Things have changed a bit since Metropole was first published to great acclaim in Hungary in 1970. These days, airport security would certainly stop Budai, Karinthy's flummoxed protagonist, from boarding the wrong plane. Although it took almost 40 years for Metropole to be translated into English, the book holds up well. In the same way that Kafka becomes relevant again every time you renew your driver's license, Karinthy captures that enduring, horrifying and exhilarating state of being at the mercy of an unfamiliar land.
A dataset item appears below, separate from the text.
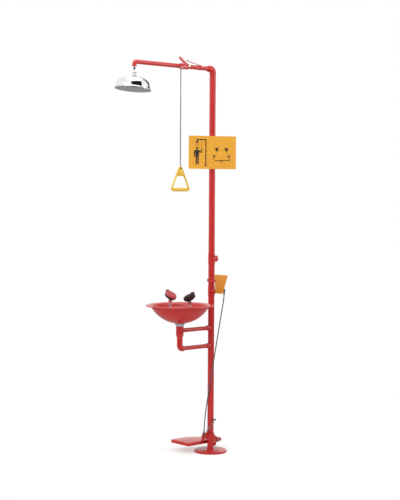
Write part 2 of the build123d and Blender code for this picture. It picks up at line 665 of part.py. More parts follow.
def treadle():
    low_z = treadle_top_z - treadle_skirt
    solid = extrude(fillet(make_face(Polyline(*treadle_outline, close=True)).vertices(), 7), treadle_skirt)
    hollow = offset(make_face(Polyline(*treadle_outline, close=True)), -treadle_t)
    pan = Pos(0, 0, low_z) * (solid - extrude(fillet(hollow.vertices(), 4.5), treadle_skirt - treadle_t))
    pan += Pos(treadle_rib_x, hinge_y, (low_z + treadle_top_z) / 2 - 1) * Box(3, 24, treadle_skirt - 3)
    pan -= rod((0, hinge_y, hinge_z), (treadle_rib_x - 3, hinge_y, hinge_z), hinge_pin_r + running_gap)
    keep("treadle_pan", pan)

    face = Plane(origin=(0, bracket_y, 0), x_dir=(1, 0, 0), z_dir=(0, -1, 0))
    x_low, x_high = bracket_x
    web = [
        (x_low, treadle_top_z), (-33, treadle_top_z), (x_high - 14, 88), (x_high, 104),
        (x_high, bracket_top), (-3, bracket_top), (-7, bracket_step_z), (-34, bracket_step_z), (x_low, 96),
    ]
    bracket = plate(web, bracket_t, face)
    for (x, z), r in ((spring_hole, 2.4), (cable_hole, 4.2)):
        bracket -= rod((x, bracket_y - 9, z), (x, bracket_y + 9, z), r)
    keep("treadle_bracket", bracket)

    low = (0, 0, clamp_z[0])
    high = (0, 0, clamp_z[1])
    clamp = rod(low, high, clamp_r, column_r)
    lug = Pos(hinge_arm_x / 2 - 5, 5, (clamp_z[0] + clamp_z[1]) / 2) * Box(
        -hinge_arm_x - 10, 26, clamp_z[1] - clamp_z[0]
    )
    arm_plane = Plane(origin=(hinge_arm_x, 0, 0), x_dir=(0, 1, 0), z_dir=(1, 0, 0))
    arm = plate(
        [(0, clamp_z[0]), (0, clamp_z[1]), (24, clamp_z[1]), (hinge_y + 12, 62),
         (hinge_y + 12, 43), (hinge_y - 12, 43), (34, clamp_z[0])], hinge_arm_t, arm_plane,
    )
    arm -= rod((-40, hinge_y, hinge_z), (20, hinge_y, hinge_z), hinge_pin_r)
    clamp += arm + (lug - rod(low, high, clamp_r - 1))
    screws = []
    for z in clamp_screw_z:
        clamp -= rod((0, 0, z), (40, 0, z), 3.0)
        screw = rod((column_r, 0, z), (clamp_r, 0, z), 3.0)
        screw += rod((clamp_r, 0, z), (clamp_r + 5, 0, z), 5.5)
        screws.append(screw)
    keep("treadle_clamp", clamp)
    ear = -column_r - 9
    bolt = rod((ear, -1.5, flag_stop_z), (ear, 1.5, flag_stop_z), 3.1)
    bolt += rod((ear, -6.5, flag_stop_z), (ear, -1.5, flag_stop_z), 5.5)
    bolt += rod((ear, 1.5, flag_stop_z), (ear, 6.5, flag_stop_z), 5.5)
    screws.append(bolt)
    keep("clamp_screws", Compound(screws))
    arm_face = hinge_arm_x + hinge_arm_t
    pin = rod((arm_face, hinge_y, hinge_z), (treadle_rib_x - 4, hinge_y, hinge_z), hinge_pin_r)
    pin += rod((arm_face, hinge_y, hinge_z), (arm_face + 4, hinge_y, hinge_z), hinge_pin_r + 3)
    keep("treadle_hinge_pin", pin)
    washer_end = treadle_outline[0][0] + body_gap
    washer_r = hinge_pin_r + 4
    washer = rod((washer_end, hinge_y, hinge_z), (hinge_arm_x, hinge_y, hinge_z), washer_r, hinge_pin_r)
    keep("hinge_washer", washer)

    stud = rod((column_r, 0, stud_z), (stud_x, 0, stud_z), 4.0)
    stud += rod((stud_x - 1, 0, stud_z), (stud_x + 2, 0, stud_z), 6.0)
    stud += rod((column_r - 3, 0, stud_z), (column_r + 3, 0, stud_z), 7.0)
    stud -= rod((0, 0, stud_z - 30), (0, 0, stud_z + 30), column_r)
    keep("spring_stud", stud)

    top = (spring_x, -5.0, stud_z - 8)
    low = (spring_hole[0], bracket_y - bracket_t - spring_r - 0.5, spring_hole[1] + 7)
    keep("return_spring", rod(top, low, spring_r))


def cable(lug_y, lug_z):
    route = [Vector(*p) for p in cable_route]
    radii = []
    for before, here, after in zip(route, route[1:], route[2:]):
        turn = (here - before).get_angle(after - here)
        shorter = min((here - before).length, (after - here).length)
        radii.append(0.45 * shorter / math.tan(math.radians(turn / 2)))
    print("cable radii", [round(r) for r in radii])
    path = FilletPolyline(*cable_route, radius=radii)
    line = sweep(Plane(origin=path @ 0, z_dir=path % 0) * Circle(cable_r), path)
    expected = math.pi * cable_r ** 2 * path.length
    print("cable length", round(path.length, 1), "volume ratio", round(line.volume / expected, 4))
    keep("treadle_cable", line)

    top = cable_route[0]
    upper = rod(top, (lug_x, lug_y, lug_z - 8), upper_ferrule_r)
    fork = Pos(lug_x, lug_y, lug_z - 1) * Box(9.4, 8, 16)
    fork -= Pos(lug_x, lug_y, lug_z + 1) * Box(4.6, 10, 18)
    upper += fork
    upper += rod((lug_x - 5.5, lug_y, lug_z), (lug_x + 5.5, lug_y, lug_z), 2.5)
    low = cable_route[-1]
    lower = rod(low, (low[0], low[1], cable_end_z), lower_ferrule_r)
    hook_x, hook_z = cable_hole
    lower += rod((hook_x, low[1], hook_z), (hook_x, bracket_y + 4.5, hook_z), 2.5)
    keep("cable_ends", Compound([upper - line, lower - line]))


base_and_column()
support_arms()
bowl_fittings(*bowl_group())
eyewash_group()
eyewash_seats, pivot = eyewash_valve()
flag_stop()
shower_arm(eyewash_seats)
shower_lever()
pull_rod()
shower_head()
sign()
treadle()
cable(*pivot)

os.makedirs("parts", exist_ok=True)
for name, shape in made.items():
    export_step(shape, os.path.join("parts", name + ".step"))
print(len(made), "parts")
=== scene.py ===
import json
import math
import bmesh
import bpy
from mathutils import Matrix, Vector


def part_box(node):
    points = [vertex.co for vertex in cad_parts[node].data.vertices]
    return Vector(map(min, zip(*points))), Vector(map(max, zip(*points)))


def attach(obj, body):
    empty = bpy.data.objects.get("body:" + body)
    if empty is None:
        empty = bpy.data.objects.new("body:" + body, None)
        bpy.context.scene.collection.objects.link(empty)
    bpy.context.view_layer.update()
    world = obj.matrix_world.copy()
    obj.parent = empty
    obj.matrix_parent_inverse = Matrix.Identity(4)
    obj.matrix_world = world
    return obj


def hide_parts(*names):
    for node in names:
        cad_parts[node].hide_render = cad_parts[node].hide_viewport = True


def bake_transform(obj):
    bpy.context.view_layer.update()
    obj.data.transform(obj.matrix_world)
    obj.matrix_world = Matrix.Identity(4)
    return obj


# Looks of the combination emergency shower and eyewash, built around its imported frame.
# Pieces are sized in mm; the camera, the lights, the cable's route and the materials are in metres.

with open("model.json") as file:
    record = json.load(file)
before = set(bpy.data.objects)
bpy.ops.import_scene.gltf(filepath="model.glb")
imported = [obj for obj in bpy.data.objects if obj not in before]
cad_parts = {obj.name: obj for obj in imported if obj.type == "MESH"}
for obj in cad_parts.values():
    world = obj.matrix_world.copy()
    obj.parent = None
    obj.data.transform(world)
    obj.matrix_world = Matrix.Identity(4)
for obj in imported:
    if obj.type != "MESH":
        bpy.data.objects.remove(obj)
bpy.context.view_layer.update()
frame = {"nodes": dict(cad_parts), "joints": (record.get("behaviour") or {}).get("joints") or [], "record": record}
mm = 0.001
print("frame loaded with", len(frame["nodes"]), "nodes")


# where a CAD node lies, in mm
def lowOf(cadName):
    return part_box(cadName)[0] / mm


def highOf(cadName):
    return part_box(cadName)[1] / mm


def midOf(cadName):
    return (lowOf(cadName) + highOf(cadName)) / 2


def radiusOf(cadName):
    return (highOf(cadName).x - lowOf(cadName).x) / 2


def pivotOf(jointName):
    # the point a joint turns about, in mm
    places = {joint["name"]: joint["pos_m"] for joint in frame["joints"]}
    return Vector(places[jointName]) / mm


def meshPiece(name, points, faces=(), edges=()):
    mesh = bpy.data.meshes.new(name)
    mesh.from_pydata([tuple(p) for p in points], [tuple(e) for e in edges], [tuple(f) for f in faces])
    mesh.update()
    return placed(name, mesh)


def placed(name, data):
    # an object at the origin that shows the given mesh, curve, light or camera
    piece = bpy.data.objects.new(name, data)
    bpy.context.scene.collection.objects.link(piece)
    return piece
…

Once Budai realizes he's in the wrong country — and as strange as things are there, perhaps the wrong planet — he takes refuge in a tiny hotel room. Outside his door, chaos and cacophony reign: rooms crammed with people, cages teeming with angora rabbits and streets so congested the traffic appears not to move at all. He tells himself he'll clear things up in the morning. But his passport and luggage are missing; a painful attempt to mime the word embassy to the hotel clerk fails.
The comparison to Kafka is apt, but Karinthy — a prolific Hungarian-born novelist and playwright who died in 1992 — reaches more for screwball comedy than tormented existentialism. Although angst is here in spades. Budai is a specialist in language and yet is so incapable of parsing the local tongue he cannot even understand the name of the woman he is sleeping with. It's as if he unknowingly hired Sartre as his travel agent.
Anyone who has stepped onto the wrong train, insulted an entire language trying to order breakfast or had unforeseen circumstance wipe out his or her budget halfway around the world will find Budai's plight discomforting. But it's soothing, too, because no matter how badly your travels might go, you'll forever be able to tell yourself, "At least I'm not stuck in Metropole."